RED OAK, VA – It’s been hot everywhere this summer, but it’s been especially hot in Charlotte County, in the heart of Virginia’s central Piedmont.

Miller Adams, a fifth-generation farmer, checks on his herd “morning and night to make sure they’ve got water.”

Adams raises a three-way cross of Angus, Gelbvieh and Simmental on his ancestral farm, founded by Adams’s great-great-grandfather, a sawmiller, when he moved here from Gretna in the 1890s. His herd is fall-calving and numbers 90 cows.

For some years Adams has been selling his steers through Amelia Area Cattlemen (AAC), a regional association that preconditions feeder calves for sale through Virginia Cattlemen’s Association’s VQA (Virginia Quality Assured) feeder sales. AAC also organizes a spring-bred heifer sale at Knoll Crest Farm in which Adams is a consignor.

In 2019, Adams began developing a silvopasture program on his farm, a development he attributes in part to his partnership with AAC. “With their more organized approached to preconditioning cattle,” he said, “I started to pay closer attention to weight gain.

“Having shade is important for cattle, especially when we’re having weather like we’re having now,” he said.

Adams grew up raising cattle with his father R.M. He attended Virginia Tech and graduated with a degree in forestry. He’s been the Area Forester for Charlotte County for 25 years. Over that time, he’s helped producers develop silvopasture programs to get a double crop of cattle and timber from the same ground.

“Being a forester, the practice piqued my interest,” he said.

Adams has been rotationally grazing cattle for decades. He’s also consulted with other cattle producers who, like him, have invested in the conservation practice of fencing cattle out of streams, which also often means fencing cattle out of what had formerly been prime shade areas.

With less available shade for their herds, cattle farmers were noticing their mid-pasture shade trees were dying. Cattle were congregating under those trees and trampling the trees’ fine surface roots, Adams explained.

Combine that trend with the memory Adams had of seeing steers in the preconditioning program “more or less run back to the shade when the feed troughs were empty” and Adams knew it was time to experiment with silvopasture.

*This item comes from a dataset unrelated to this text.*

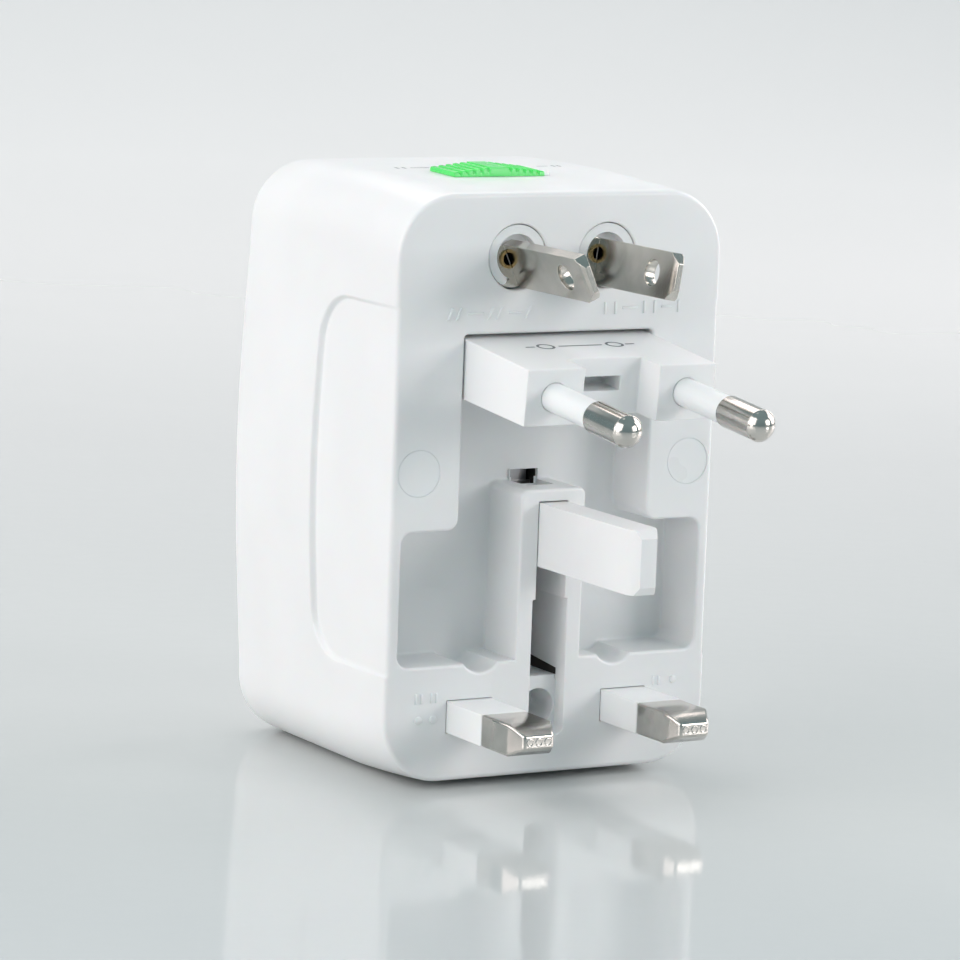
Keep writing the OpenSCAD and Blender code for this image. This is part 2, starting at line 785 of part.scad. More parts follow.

“It’s a good opportunity to mitigate heat stress,” he said.

The commodity here is shade

Miller Adams pulls up some temporary fencing to let his cattle go to a new section of pasture. Photo by Karl H. Kazaks

Adams had recently purchased a piece of land adjoining his farm on which a stand of loblolly pines had been planted in 2001. Adams marked out the land for the future grazing operation. First, the wet areas were excluded. Then he divided the remainder into alternating 50-foot-wide strips of grass alleyways and 50-foot-wide strips of forest. The strips of trees he thinned by about two-thirds.

“The trees were about 20 years old – old enough that the lower limbs had already fallen off,” Adams said. Hence, Adams didn’t have to limb the loblollies. With younger plantations of pines, limbing the lower branches is often needed when converting land to silvopasture.

Overall, the logging removed 60 loads of pulpwood (taken to a local OSB plant) and five loads of small sawlogs.

Adams then turned to establishing grass. In the alleyways he hired a contractor who used a forestry tiller to go eight inches deep and mulch the stumps. Using this method, Adams didn’t have to use equipment to pull out the stumps and haul them elsewhere.

“It was a dry fall,” Adams recalled. “I saw some natural switchgrass growing by my mailbox and it was nice and green so I decide to plant that.”

Switchgrass is a light seed and should not be planted too deeply. Adams lightly disked the alleyways, then broadcast the seed and rolled the surface of the ground.

At same time he developed the silvopasture, Adams also renovated adjacent pastures with novel endophyte fescue. He killed the existing stand of grass in spring, smothering it with a summer annual mix, grazed it, killed the residue and then planted the fescue in autumn.

Grazing in the tree lanes doesn’t hurt the roots of the trees too much, Adams assured. “The cattle are in there only a limited time – and mainly in the summer, when the weather and soils tend to be drier.”

Switchgrass is a sun-loving grass, so over time Adams may need to thin the strips of trees to permit sufficient sunlight to penetrate. When the loblollies are harvested, he may permit the deciduous trees which presently make up the understory of the pine forest to mature and make their own type of silvopasture.

On a recent day, with the temperature set to peak in the upper 90s, Adams went to check on his cattle. They were happily grazing the switchgrass, enjoying the shade from the pines.

“The real commodity here is shade,” he declared.

He smiled, then looked off in the distance. “Silvopasture as a concept inspires a lot of questions. I don’t have all the answers, but what I’m seeing here now is convincing.”